At the Microsoft BI Conference, I did a chalk talk on creating custom components for SSIS. It seemed to go pretty well, as I got a lot of questions and interaction from the audience, which is the point of a chalk talk. As part of it, I demonstrated a component that can be used to perform a Merge (or any other batch oriented SQL statement) in the data flow. This is a pretty common request / complaint about SSIS, as evident from this post on Jamie’s blog.
There’s a pretty common pattern in SSIS for for performing updates from the data flow. You can use the OLE DB Command, but it processes data row by row, meaning that performance is not great. To get better performance, you can write the rows to be updated to a working table using an OLE DB Destination in the data flow, and then use an Execute SQL task in the control flow to perform a batch UPDATE against the true destination table. The same concept can be used with the new MERGE statement in SQL Server 2008, as shown in Using MERGE from SSIS. However, since by default SSIS will drop connections after each task completes, you can’t easily use a temporary table as the working table, so you have to create and clean up “permanent” tables, either in the control flow each time the package runs, or by just leaving them in the database.
Clearly, there are some drawbacks to this. You probably don’t want permanent tables in your database that are there only to support a back end process, and it would certainly be simpler to not have to create and delete the table in each package that needs to make use of them. To work around this, I created the Batch Destination component.
Basically, the component works by reading the metadata from the input columns in the data flow, and creating a working table in the target database. It then loads all the incoming rows to the working table. After all the incoming rows have been received and saved in the working table, it executes a SQL statement supplied by the developer. This SQL statement could be a MERGE statement, an UPDATE statement, or pretty much any other DML statement you’d like. After executing the SQL statement, it deletes the working table.
The user interface for the component is shown below. You provide an ADO.NET connection manager to a SQL Server database, a working table name (this can be a temp table, just use # in front of the name), and the SQL command to execute. On the Input Columns tab, you select the columns that you want to include in the working table.
There are a few limitations in this component. One, it only works with SQL Server through an ADO.NET connection manager currently. Two, it performs very little validation right now, so you can easily add a SQL command that is not actually valid, and you won’t find out till you run the component.
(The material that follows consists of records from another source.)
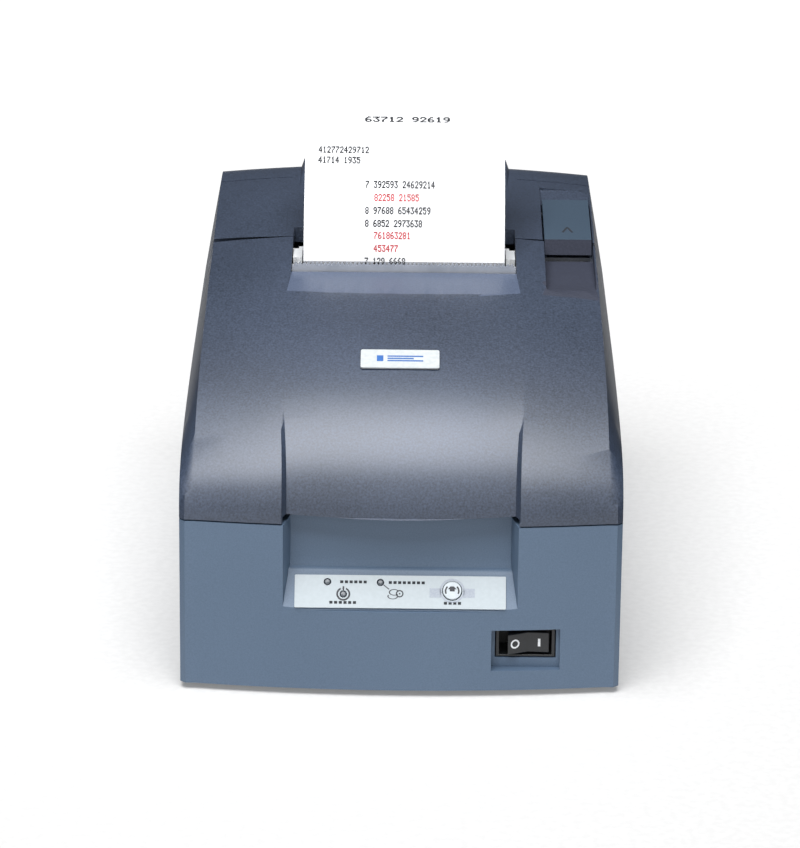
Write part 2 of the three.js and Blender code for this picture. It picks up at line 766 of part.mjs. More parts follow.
function chassis() {
  const outline = [
    [chassisFront, plateTop + gap], [chassisFront, 62], [-78, 84], [-34, 106], [-17, 114], [-16, 119.3],
    [-9, 119.3], [-6, 114], [coverSplit, 112], [coverSplit, plateTop + gap]];
  const sidePlates = mirrored((side) => {
    const [x0, x1] = spanX(side, platePos, platePos + sheet);
    const [b0, b1] = spanX(side, ...bracketX);
    const [r0, r1] = spanX(side, bracketX[0], platePos + 0.2);
    const { y, z } = hoodPivot;
    const hook = prismX(
      [[-12.2, 116.6], [y + 2.6, z - 5], [y + 2.6, z + 1.2], [y + 1.2, z + 2.2], [y - 1.2, z + 2.2],
        [y - 2.6, z + 1.2], [y - 4, 119.3], [-12.2, 119.3]],
      b0, b1,
    );
    return prismX(outline, x0, x1)
      .add(hook.subtract(rodX(1.55, -far, far, y, z, 16)))
      .add(box(r0, r1, -12.2, -10.7, 116.6, 119.3));
  });
  let frame = sidePlates
    .add(box(-platePos - 0.2, platePos + 0.2, chassisFront, coverSplit, 30, 30 + sheet))
    .add(box(-platePos - 0.2, platePos + 0.2, chassisFront, chassisFront + sheet, 30, 60))
    .add(rodY(1.2, chassisFront + 1, -70.5, beltHalf, beltZ, 12))
    .add(box(beltHalf - 4, beltHalf + 4, chassisFront, chassisFront + sheet, 58, 70));
  for (const p of shaftPlaces) frame = frame.subtract(rodX(shaftRadius + gap, -far, far, p.y, p.z, 24));
  return frame;
}

addPart("chassis", chassis(), steel);
for (const { name, y, z } of shaftPlaces) {
  addPart(name, rodX(shaftRadius, -platePos - 2.5, platePos + 2.5, y, z), steel);
}

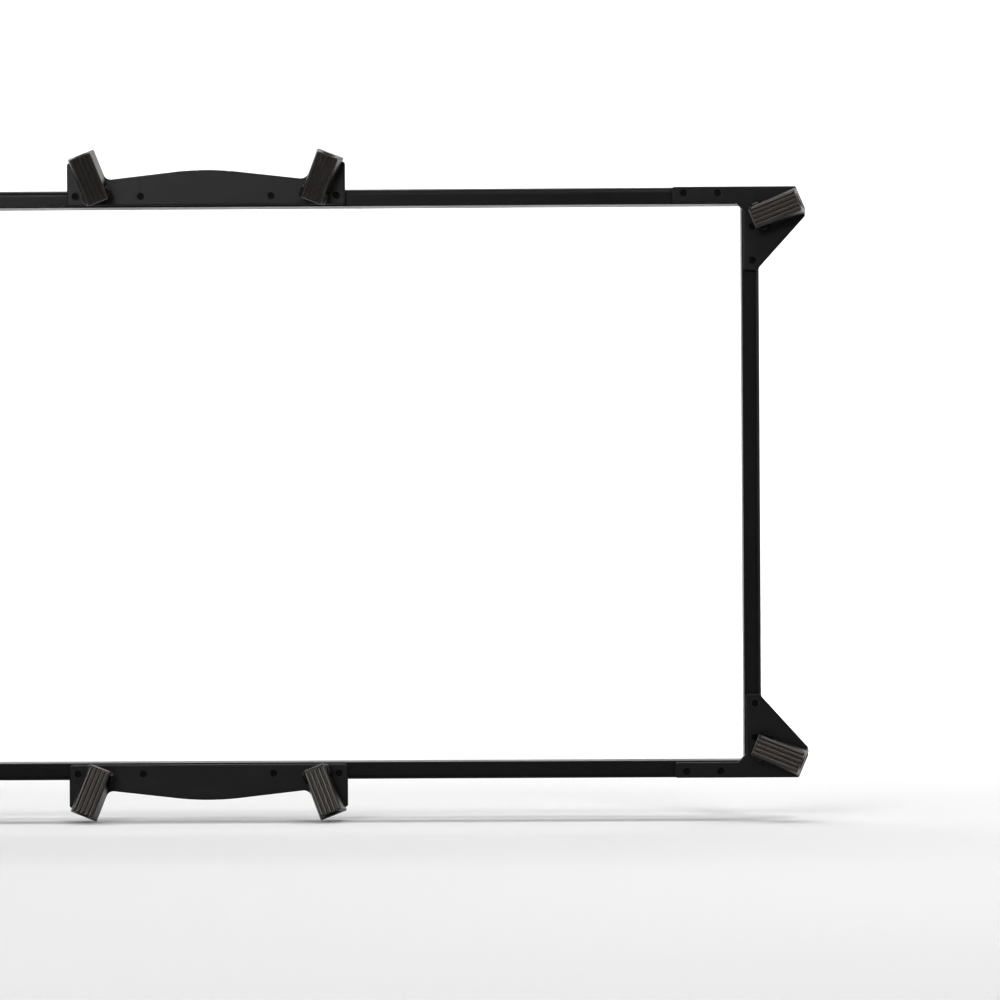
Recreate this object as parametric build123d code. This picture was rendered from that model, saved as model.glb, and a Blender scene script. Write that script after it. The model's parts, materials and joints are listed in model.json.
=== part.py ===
from build123d import *
import os
from math import cos, pi, radians, sin, tan

# Pole ring that holds a fabric light bank on the front of a two by one LED panel light.
# Four hollow rails make the ring. Thick plates brace its corners and the middles of its long
# rails, and each ear of a plate carries a folding socket that takes one flexible pole.
#
# Millimetres. The finished ring stands upright: +X right, +Z up, front towards -Y, with the origin at
# the centre of the aperture, in the plane of the ring's back faces.
# It is drawn lying on its back, with X right, Y up and Z towards the front, as the top right quarter.
# The other quarters are mirror images, and UPRIGHT stands the whole ring up.
UPRIGHT = Rot(90, 0, 0)
QUARTERS = {"top_right": (1, 1), "top_left": (-1, 1), "bottom_right": (1, -1), "bottom_left": (-1, -1)}

# Ring of four hollow rails, mitred at the corners
HALF_WIDTH = 309.0
HALF_HEIGHT = 165.0
RAIL_WIDTH = 9.5
RAIL_DEPTH = 20.0
RAIL_WALL = 1.8
RAIL_ROUND = 3.0
RAIL_EDGE = 0.5
GROOVE_WIDTH = 3.0
GROOVE_DEPTH = 0.9
GROOVE_MIDDLE = 4.5
MITRE_REACH = 20.0

# How far a cutting shape passes through the surface that it cuts
CUT_MARGIN = 1.0

# Plates on the front of the ring
PLATE_THICK = 3.0
PLATE_FRONT = RAIL_DEPTH + PLATE_THICK
PLATE_INSET = 0.8
PLATE_EDGE = 0.8
PLATE_ROUND = 1.5
INNER_X = HALF_WIDTH - RAIL_WIDTH + PLATE_INSET
INNER_Y = HALF_HEIGHT - RAIL_WIDTH + PLATE_INSET

# Corner plate: an L with an ear that points out of the corner
TOP_ARM = 48.5
SIDE_ARM = 46.8
INNER_CHAMFER = 4.6
EAR_TOP_X = 329.5
EAR_END = (334.7, 152.8)
EAR_LOW = (334.7, 148.2)
EAR_FOOT_Y = 119.8

# Centre plate: a low crown between two ears
CENTRE_HALF = 77.8
CAP_OUTER_Y = 179.8
CAP_INNER = (62.4, 186.6)
CROWN_APEX = 177.1
CROWN_SLOPE = 6.5
CROWN_ROUND = 158.0
VALLEY_ROUND = 4.5
CAP_ROUND = 1.2

# Folding sockets: where the pin line crosses the plate, which way the socket points seen from the
# front, the side of its pivot screw's head, and how far its bore leans forward
CORNER_PIN = (308.6, 147.7)
CENTRE_PIN = (60.7, 161.3)
SPLAY = 21.5
SEATS = {"corner": (CORNER_PIN, SPLAY, 1), "centre": (CENTRE_PIN, 90 - SPLAY, -1)}
BORE_TILT = 10.0

# Hinge bracket: a U of sheet steel riveted to the plate, with its cheeks about the pin
PIN_HEIGHT = 6.0
BRACKET_SHEET = 1.5
CHEEK_RADIUS = 3.7
CHEEK_INNER = 3.7
CHEEK_OUTER = CHEEK_INNER + BRACKET_SHEET
BASE_BACK = 1.5
BRACKET_OUTER_BEND = 1.8
BRACKET_INNER_BEND = 0.4

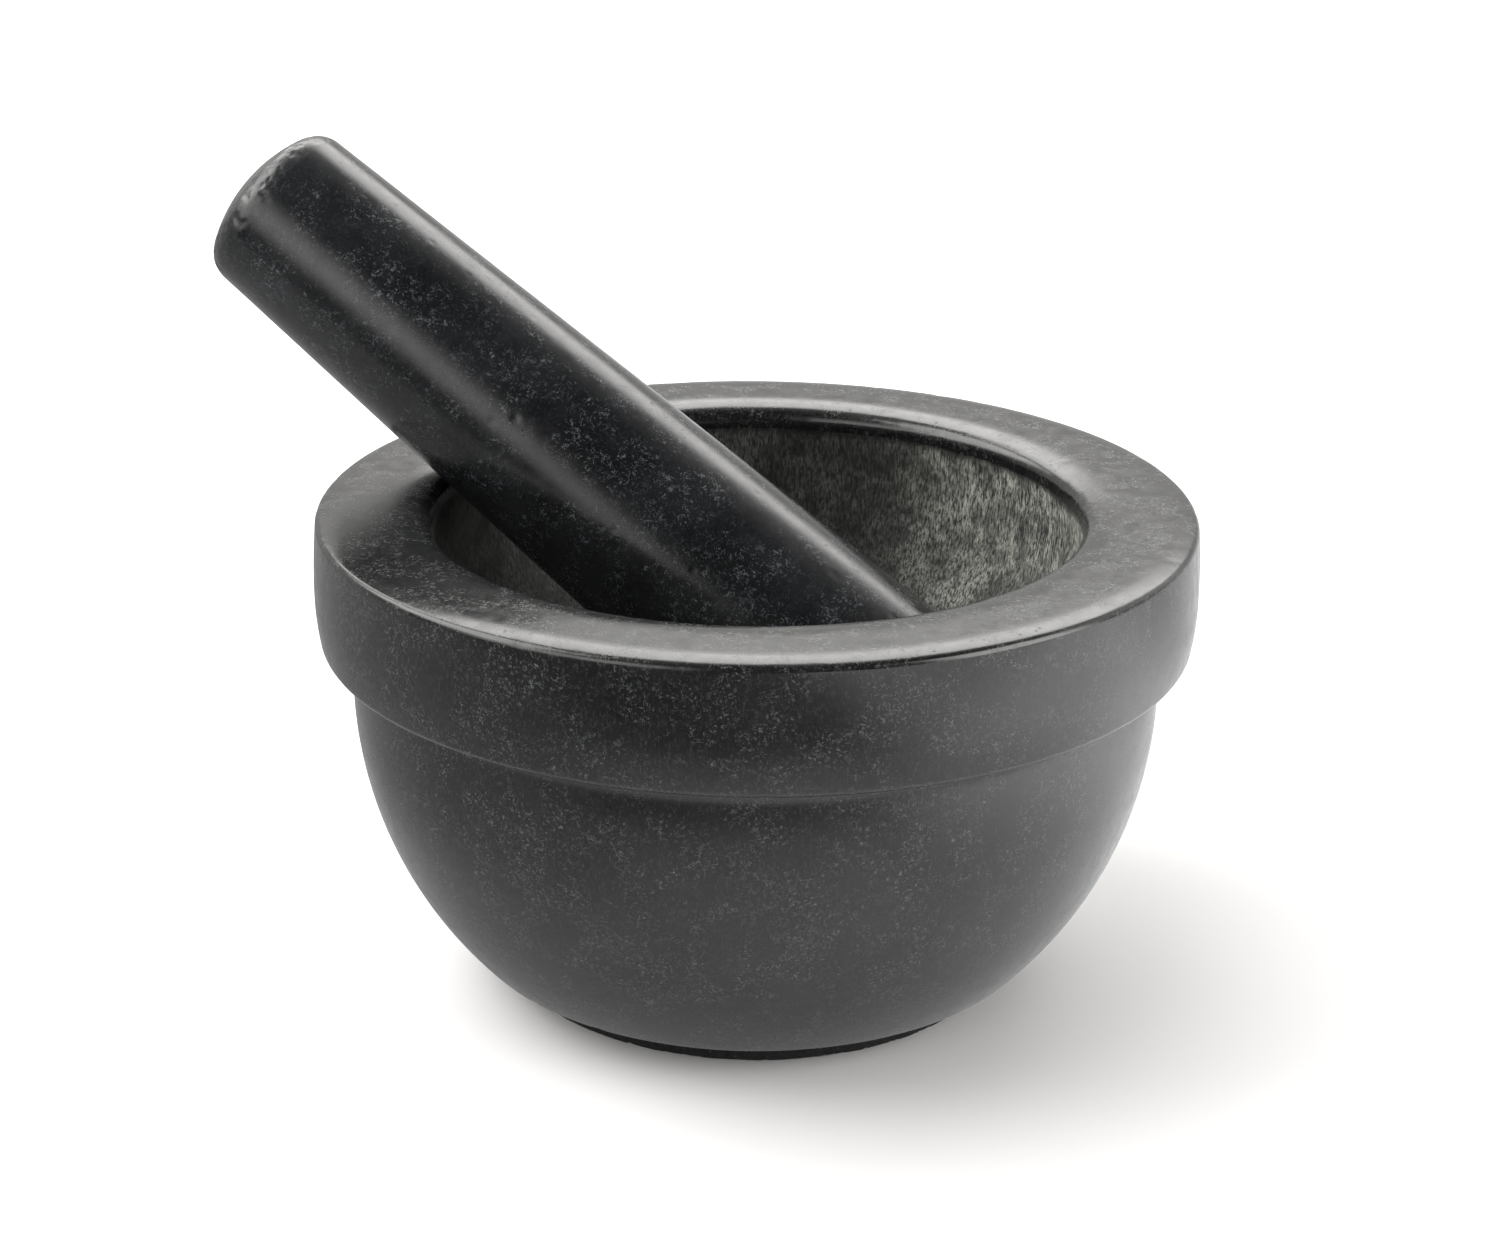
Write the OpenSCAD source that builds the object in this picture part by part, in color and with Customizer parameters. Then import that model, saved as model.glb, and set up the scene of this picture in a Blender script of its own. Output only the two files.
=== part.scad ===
// Stone mortar and pestle: a turned bowl with a raised band round its rim, a tapered
// pestle that leans in it, and a foam pad stuck under the foot.
// Millimetres. Origin: centre of the pad's underside, on the table. +Z is up, and the
// pestle leans towards -X in the XZ plane.

/* [Bowl outside] */
// Diameter across the rim band, the widest part
rim_d = 140; // [139:0.5:140.5]
// Height from the table to the flat top of the rim
total_h = 77.7; // [76:0.1:81]
// Radius of the ball that the outside of the bowl follows
ball_r = 64.5; // [64:0.25:65]
// How far the ball's centre lies below the rim
ball_drop = 28.2; // [27:0.1:30]

/* [Rim band] */
// Height of the widest part of the band, measured down from the rim
band_side = 12.2; // [11:0.1:14]
// Radius of the band's nearly straight side above its widest part
face_round = 118; // [60:1:150]
// Radius of the band's gently rounded side below its widest part
band_round = 41; // [36:0.5:46]
// Angle that the side turns inward before the band's lower corner starts
band_turn = 10; // [8:0.5:13]
// Radius of the band's lower corner
band_corner = 1.5; // [1:0.1:2]
// Radius of the crease between the band and the bowl
crease_round = 3; // [2:0.1:4]
// Radius of the gentle shoulder at the rim's outer edge
shoulder_round = 16; // [12:0.5:20]
// Radius of the corner between the shoulder and the band's side
corner_round = 1.2; // [0.8:0.1:2]
// Angle that the shoulder drops to before the corner starts
shoulder_turn = 12; // [8:1:15]

/* [Mouth and hollow] */
// Diameter of the mouth, which is also the diameter of the round hollow
mouth_d = 103; // [98:0.5:105]
// Radius of the gentle slope between the flat rim and the lip
slope_round = 18; // [12:0.5:24]
// Angle that the slope drops to before the lip starts
slope_turn = 15; // [8:1:20]
// Radius of the mouth's rounded lip
lip_round = 2.5; // [2:0.1:4]
// Depth below the rim at which the straight wall ends and the hollow turns round
straight_depth = 7; // [5:0.1:9]

/* [Foot and pad] */
// Radius of the edge between the bowl and its flat foot
foot_round = 1.5; // [1:0.1:3]
// Diameter of the foam pad
pad_d = 82; // [74:0.5:88]
// Thickness of the foam pad
pad_t = 4.7; // [3:0.1:6]
// Thickness of the adhesive film that holds the pad
film_t = 0.3; // [0.2:0.05:0.5]
// How far the adhesive film stays inside the pad's edge
film_inset = 0.5; // [0.2:0.1:2]
// Radius of the pad's cut edges
pad_round = 0.6; // [0.3:0.1:1]

/* [Pestle] */
// Length from tip to tip
pestle_l = 149.5; // [144:0.5:156]
// Diameter at the grinding end, where the tapered side would reach the tip
butt_d = 39.5; // [36:0.5:42]
// Diameter at the grip end, where the tapered side would reach the tip
grip_d = 28; // [25:0.5:30]
// Radius of the domed grinding end
butt_dome = 26; // [24:0.5:30]
// Radius of the rounded edge of the grinding end
butt_edge = 8; // [5:0.5:10]
// Radius of the domed grip end
grip_dome = 26; // [24:0.5:32]
// Radius of the rounded edge of the grip end
grip_edge = 4.5; // [3:0.5:6]
// Angle between the leaning pestle and the table
lean = 36; // [34:0.2:40]
// Space left between the pestle and the bowl where they touch
gap = 0.25; // [0.2:0.05:0.4]

/* [Hidden] */
$fn = 128;
arc_gap = 0.01;
stone = [0.16, 0.165, 0.165];
foam = [0.07, 0.07, 0.07];
film = [0.75, 0.74, 0.68];

// Heights of the bowl's main levels above the table
foot_z = pad_t + film_t;
ball_z = total_h - ball_drop;
band_z = total_h - band_side;
hollow_z = total_h - straight_depth;

// Radii from the bowl's axis
rim_r = rim_d / 2;
mouth_r = mouth_d / 2;

// Centres of the lip and of the slope above it
lip_a = 90 + slope_turn;
lip_r = mouth_r + lip_round;
lip_z = total_h - slope_round + (slope_round - lip_round) * sin(lip_a);
lip_c = [lip_r, lip_z];
slope_c = lip_c - (slope_round - lip_round) * [cos(lip_a), sin(lip_a)];

// Centres of the band's side, its lower corner and the crease, and where they join
band_c = [rim_r - band_round, band_z];
lower_c = band_c + (band_round - band_corner) * [cos(band_turn), -sin(band_turn)];
ball_c = [0, ball_z];
crease_c = meet(ball_c, ball_r + crease_round, lower_c, band_corner + crease_round);
crease_ball_a = angle_of(crease_c - ball_c);
crease_band_a = angle_of(crease_c - lower_c);

// Centres of the shoulder, the corner and the band's side above its widest part
corner_a = 90 - shoulder_turn;
shoulder_z = total_h - shoulder_round;
corner_z = shoulder_z + (shoulder_round - corner_round) * sin(corner_a);
face_c = [rim_r - face_round, band_z];
face_a = asin((corner_z - band_z) / (face_round - corner_round));
corner_c = face_c + (face_round - corner_round) * [cos(face_a), sin(face_a)];
shoulder_c = corner_c - (shoulder_round - corner_round) * [cos(corner_a), sin(corner_a)];

// Centre of the foot's edge, where it touches both the ball and the flat foot
foot_edge_z = foot_z + foot_round;
foot_edge_r = sqrt(pow(ball_r - foot_round, 2) - pow(ball_z - foot_edge_z, 2));
foot_c = [foot_edge_r, foot_edge_z];

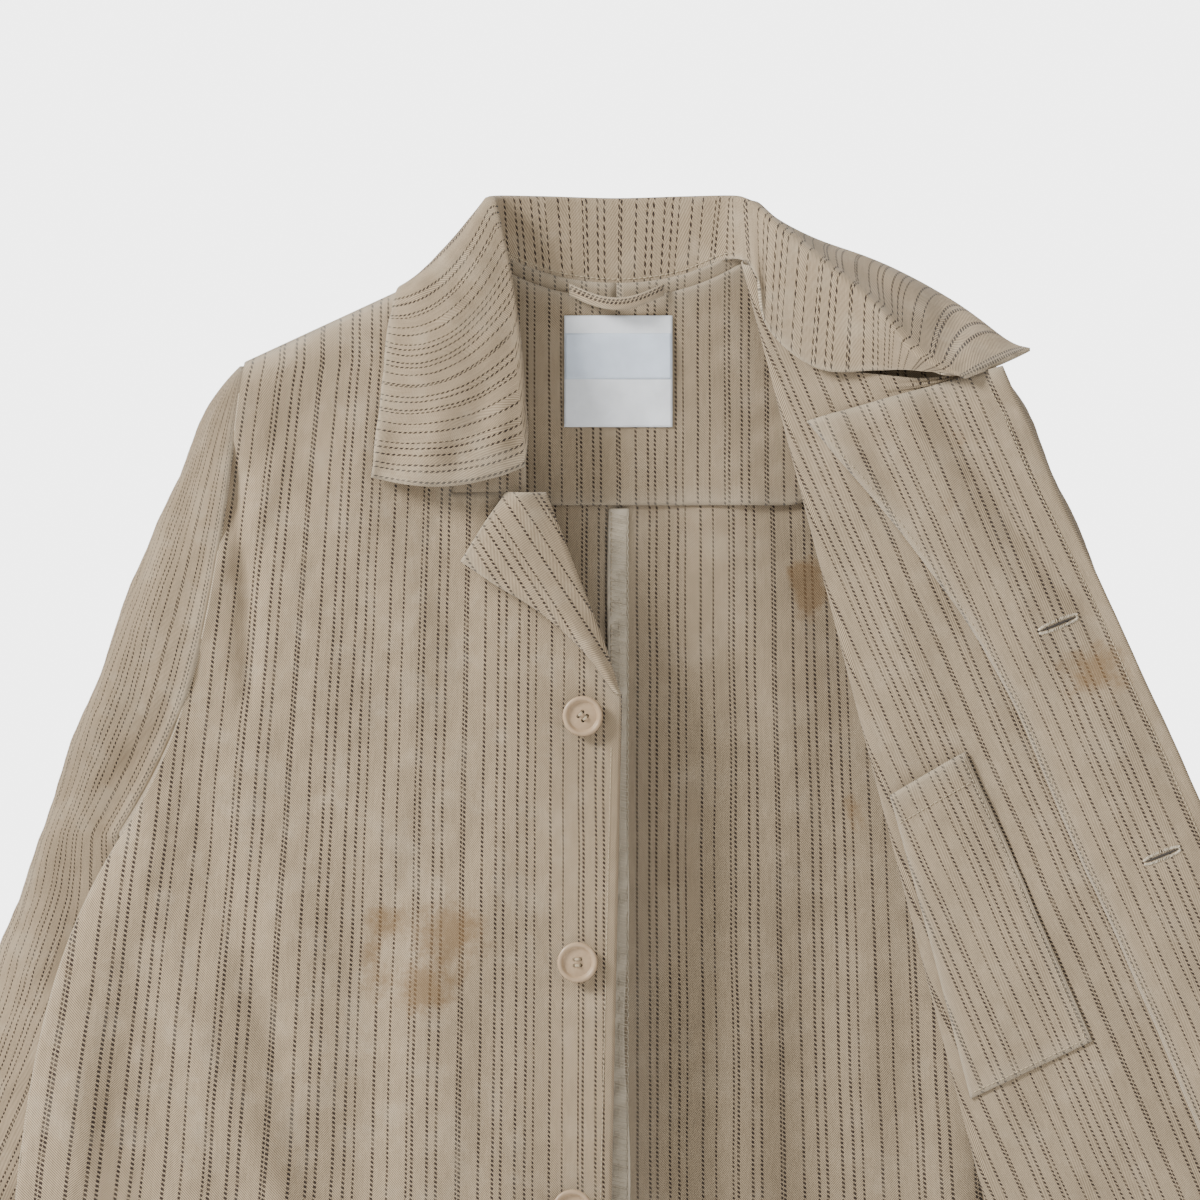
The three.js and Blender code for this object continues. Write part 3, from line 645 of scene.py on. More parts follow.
@dataclass(frozen=True)
class StripeSet:
    """Where the dashed stripes lie across one repeat of the cloth, in millimetres."""

    repeat: float = 89.4
    places: tuple[float, ...] = (2, 3.7, 13.5, 20.8, 24.9, 32.3, 37.5, 42, 50.8, 58, 67, 69.6, 77, 81.5)
    width: float = 1.2
    dash: float = 2.7
    dash_share: float = 0.6
    rib: float = 1.5
    rib_slope: float = 1.45

    def group(self) -> bpy.types.NodeTree:
        """The weave: herringbone ribs that turn at each dashed stripe."""
        group, g, source, out = new_group(
            "striped_herringbone",
            [
                ("Cloth", "NodeSocketVector", None),
                ("Ground", "NodeSocketColor", (0.5, 0.42, 0.29, 1)),
                ("Rib", "NodeSocketColor", (0.3, 0.24, 0.16, 1)),
                ("Stripe", "NodeSocketColor", (0.05, 0.03, 0.02, 1)),
                ("Stripe Strength", "NodeSocketFloat", 0.9),
            ],
            [("Color", "NodeSocketColor"), ("Height", "NodeSocketFloat"), ("Thread", "NodeSocketFloat")],
        )
        scaled = g.node("ShaderNodeVectorMath", operation="SCALE")
        g.put(source.outputs["Cloth"], scaled.inputs[0])
        scaled.inputs["Scale"].default_value = 1000
        wander = g.noise(scaled.outputs[0], 0.011, 1)
        axes = g.node("ShaderNodeSeparateXYZ")
        g.put(scaled.outputs[0], axes.inputs[0])
        across = g.math("ADD", axes.outputs["X"], g.math("MULTIPLY", g.math("SUBTRACT", wander, 0.5), 2.2))
        along = axes.outputs["Y"]
        place = g.math("FRACT", g.math("DIVIDE", across, self.repeat))
        stops, turns = [(0.0, 0.0)], [(0.0, 0.0)]
        for k, at in enumerate(self.places):
            stops.append(((at - self.width / 2) / self.repeat, 1.0))
            stops.append(((at + self.width / 2) / self.repeat, 0.0))
            turns.append((at / self.repeat, float((k + 1) % 2)))
        stripe = g.steps(place, stops)
        side = g.math("SUBTRACT", g.math("MULTIPLY", g.steps(place, turns), 2.0), 1.0)
        lean = g.math("MULTIPLY", g.math("MULTIPLY", across, side), self.rib_slope)
        phase = g.math("DIVIDE", g.math("SUBTRACT", along, lean), self.rib)
        rib = g.math("MULTIPLY_ADD", g.math("SINE", g.math("MULTIPLY", phase, 2 * math.pi)), 0.5, 0.5)
        beat = g.math("DIVIDE", g.math("ADD", along, g.math("MULTIPLY", across, 0.7)), self.dash)
        dash = g.math("LESS_THAN", g.math("FRACT", beat), self.dash_share)
        stretched = g.node("ShaderNodeMapping")
        g.put(scaled.outputs[0], stretched.inputs["Vector"])
        stretched.inputs["Scale"].default_value = (1.6, 0.16, 1)
        slub = g.noise(stretched.outputs[0], 0.5, 3, 0.6)
        faded = g.span(g.noise(scaled.outputs[0], 0.11, 2), 0.3, 0.5, 0.75, 1.0)
        thread = g.math("MULTIPLY", g.math("MULTIPLY", stripe, dash), faded)
        ground = g.mix(g.math("MULTIPLY", rib, 0.85), source.outputs["Rib"], source.outputs["Ground"])
        shade = g.span(slub, 0.25, 0.75, 0.86, 1.12)
        tinted = g.node("ShaderNodeVectorMath", operation="SCALE")
        g.put(ground, tinted.inputs[0])
        g.put(shade, tinted.inputs["Scale"])
        color = g.mix(
            g.math("MULTIPLY", thread, source.outputs["Stripe Strength"]), tinted.outputs[0],
            source.outputs["Stripe"]
        )
        g.put(color, out.inputs["Color"])
        fuzz = g.noise(scaled.outputs[0], 1.7, 2)
        g.put(
            g.math("ADD", g.math("MULTIPLY", rib, 0.7), g.math("MULTIPLY", fuzz, 0.5)),
            out.inputs["Height"]
        )
        g.put(thread, out.inputs["Thread"])
        return group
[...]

Three, it’s written against the SQL Server 2008 API, so it won’t work in 2005.
I’m planning on making the source code available on CodePlex, but in the meantime, you can download a compiled version from my SkyDrive. To install it, you need to put the .DLL in the GAC, and copy it to your C:\Program Files (x86)\Microsoft SQL Server\100\DTS\PipelineComponents directory. To add it to the toolbox in BIDS, right-click on the toolbox, select “Choose Items…”, select the SSIS Data Flow Items tab, and select the BatchDestination item in the list.